Get rid of the spam!!

disgusted2 - September 20, 2010 at 9:26 pm

For profits are merely money-making predators hiding under the auspices of education. Hope this is the beginning of what will be the end of scamming students and giving out bogus degrees.

christianson2180 - September 21, 2010 at 12:28 pm

While I certainly do not condone practices mentioned in this and related articles, I have to wonder about the lack of intelligence or backbone that leads people such as these to sign up for irrelevant or purposeless courses of study. I know many proprietary institutions that operate soundly and ethically, as well as provide a high level of instruction. The inability to discern the good from the not-good is disturbing.

jrod643 - September 21, 2010 at 1:32 pm

Christianson2180- The problem lies with those who are unwilling, too ignorant, or simply not well enough educated to do actual research on the institution itself. Students are Naive and have no idea what makes determines a good University from a bad one.
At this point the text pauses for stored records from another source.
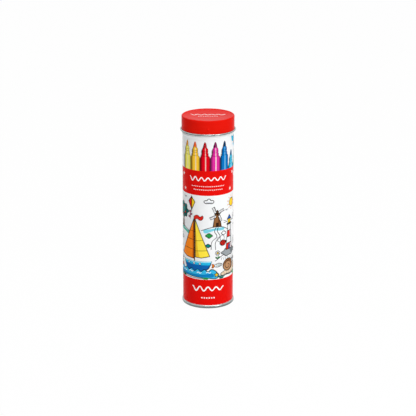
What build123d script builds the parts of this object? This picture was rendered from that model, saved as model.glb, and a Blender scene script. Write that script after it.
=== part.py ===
from build123d import *
import os
from math import cos, radians, sin, sqrt

# A round tinplate tube with a slip lid, holding ten capped felt-tip pens that stand on its base.
# Millimetres. +Z is up, the tube's axis is the Z axis, and the origin is the middle of the ring it stands on.
# The printed front faces -Y, and the tube's side seam is at the back, at +Y.

# Pens, from the foot up
pen_colours = (
    "yellow", "golden", "red", "magenta", "blue",
    "cyan", "green", "lime", "brown", "black",
)
plug_flange_height = 1.2
plug_flange_step = 0.3  # from the barrel's side in to the flange's
plug_spigot_length = 7.0
plug_recess_radius = 2.4
plug_recess_depth = 3.0
barrel_radius = 4.2
barrel_wall = 0.85
barrel_length = 126.8
shoulder_height = 2.2
neck_radius = 2.5
neck_length = 4.0
groove_depth = 0.3
groove_height = 0.5
nose_radius = 1.95
nose_length = 2.9
nose_floor_depth = 3.2  # from the shoulder's foot down to where the barrel's bore ends
nib_radius = 1.1
nib_show = 4.5
nib_tip_radius = 0.45
nib_in_reservoir = 6.0
cap_wall = 0.6
cap_taper = 0.2
cap_overlap = 9.0  # how far the cap comes down over the barrel
cap_seal_height = 3.0
cap_chamber_step = 0.44  # from the seal ring's bore out to the chamber's wall
cap_web = 1.2
cap_head_height = 8.8  # open head above the closed chamber
cap_rib_width = 0.9
cap_rib_depth = 3.0  # how far the cross rib stays below the cap's top
cap_edge_round = 0.25

# Fits inside a pen
plug_fit = 0.05
nib_fit = 0.05
reservoir_fit = 0.15
reservoir_slack = 0.5
cap_fit = 0.1
seal_fit = 0.06
seal_lift = 0.4  # from the shoulder's top to the cap's seal ring
nib_headroom = 2.0  # from the nib's tip to the chamber's roof

# How the pens stand in the tube: a pair in the middle and the others in a ring round it
middle_gap = 0.6  # between the caps of the middle pair
ring_gap = 0.59  # between the caps of the middle pair and those of the ring
wall_gap = 1.378  # between a cap and the tube's wall
stand_gap = 0.1  # between a pen's foot and the base panel
pen_play = 7.0  # free height between the caps and the lid

# Tinplate tube, base and lid
tin = 0.22
seam_gap = 0.04
seam_height = 2.6
seam_round = 0.2
hook_play = 0.15  # between the end of each hook and the fold it points at
panel_depth = 3.2  # the base panel's top, above the surface the tube stands on
panel_bead_inset = 2.85  # from the panel's edge in to the middle of its bead
panel_bead_width = 1.6
panel_bead_depth = 0.4
body_bead_drop = 14.5  # from the lid's top to the middle of the body's bead
body_bead_width = 2.4
body_bead_height = 0.3
hem_height = 2.6
hem_fold = 0.05
rim_gap = 0.1  # between the tube's rim and the lid's panel
side_seam_width = 3.2
side_seam_fold = 0.44
side_seam_drop = 4.0  # how far below the rim the side seam's fold ends
lid_clearance = 0.2
lid_skirt_drop = 11.9  # from the lid's top to the middle of its curl
lid_curl_radius = 0.7
lid_curl_turn = 300.0
lid_corner_radius = 0.9
lid_step_inset = 1.8  # from the lid's side in to the foot of its panel's step
lid_step_width = 0.4
lid_step_depth = 0.35
pip_count = 3
pip_drop = 7.5  # from the lid's top to the middle of its pips
pip_sphere_radius = 0.85
pip_height = 0.45

# Places and sizes worked out from those above
barrel_bore = barrel_radius - barrel_wall
cap_bore = barrel_radius + cap_fit
cap_radius = cap_bore + cap_wall
pen_foot = panel_depth + stand_gap
barrel_foot = pen_foot + plug_flange_height
shoulder_foot = barrel_foot + barrel_length
neck_foot = shoulder_foot + shoulder_height
groove_foot = neck_foot + neck_length
nose_foot = groove_foot + groove_height
nose_top = nose_foot + nose_length
bore_top = shoulder_foot - nose_floor_depth
nib_bore = nib_radius + nib_fit
nib_tip = nose_top + nib_show
cap_mouth = shoulder_foot - cap_overlap
seal_foot = neck_foot + seal_lift
seal_top = seal_foot + cap_seal_height
chamber_roof = nib_tip + nib_headroom
cap_floor = chamber_roof + cap_web
cap_top = cap_floor + cap_head_height
middle_offset = cap_radius + middle_gap / 2
ring_pens = len(pen_colours) - 2
ring_step = 360 / ring_pens
ring_spread = 2 * cap_radius + ring_gap
ring_side = middle_offset * sin(radians(ring_step / 2))
ring_radius = middle_offset * cos(radians(ring_step / 2)) + sqrt(ring_spread**2 - ring_side**2)
body_bore = ring_radius + cap_radius + wall_gap
body_radius = body_bore + tin
lid_top = cap_top + pen_play + lid_step_depth + tin
rim_top = lid_top - tin - rim_gap
hem_radius = body_radius + tin + hem_fold
cover_hook_bore = body_radius + seam_gap
body_hook_bore = cover_hook_bore + tin + seam_gap
body_hook_radius = body_hook_bore + tin
seam_radius = body_hook_radius + seam_gap + tin
chuck_radius = body_bore - seam_gap
panel_bead_radius = chuck_radius - panel_bead_inset
lid_bore = hem_radius + lid_clearance
lid_radius = lid_bore + tin
lid_step_radius = lid_radius - lid_step_inset
curl_middle = lid_top - lid_skirt_drop


def turned(*edges):
    """A solid of revolution about Z, from the edges of a closed outline in radius and height."""
    return revolve(Plane.XZ * make_face(edges), Axis.Z)


def outline(*points):
    """A closed outline of straight edges through the points, each a radius and a height."""
    return Polyline(*points, close=True).edges()


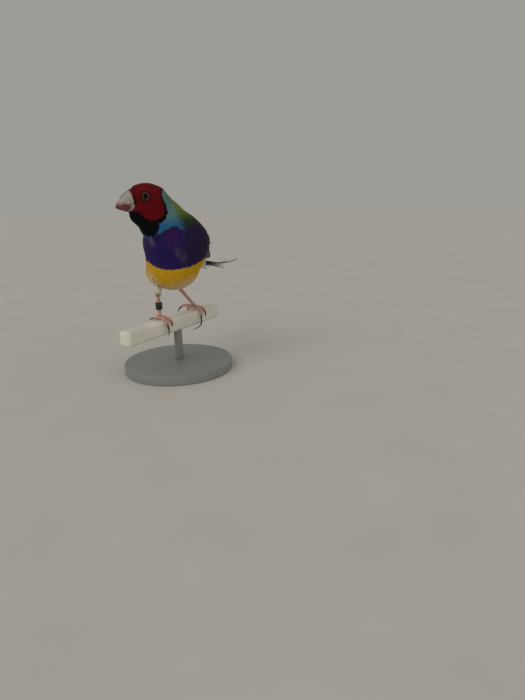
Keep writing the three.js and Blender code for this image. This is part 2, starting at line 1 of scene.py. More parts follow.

A lot of times students don’t even attend a University based on academic reasons but rather what they’ve heard about the instituion from there peers. A student doesn’t necessarily go to Illinois because of it’s engineering program but usually attends based on what they know the school to be like from their peers. Unfortunately this is the naivity of students today. Nonprofit media outlets need to make a more conserted effort to educate the general public on education as a whole so that when the time for a student to make a decision on their education comes they are well educated with facts and research, not marketing campaign and peer reviews. For Profit Universities are not the real problem here. It mainly boils down those they target unable to understand what exactly they are getting into. I don’t think stricter regulatory measures are necessary but rather a general education of the public on how to delineate between a school that will actually be worth the investment of 60K+/- and a school that simply will not help them achieve their goals.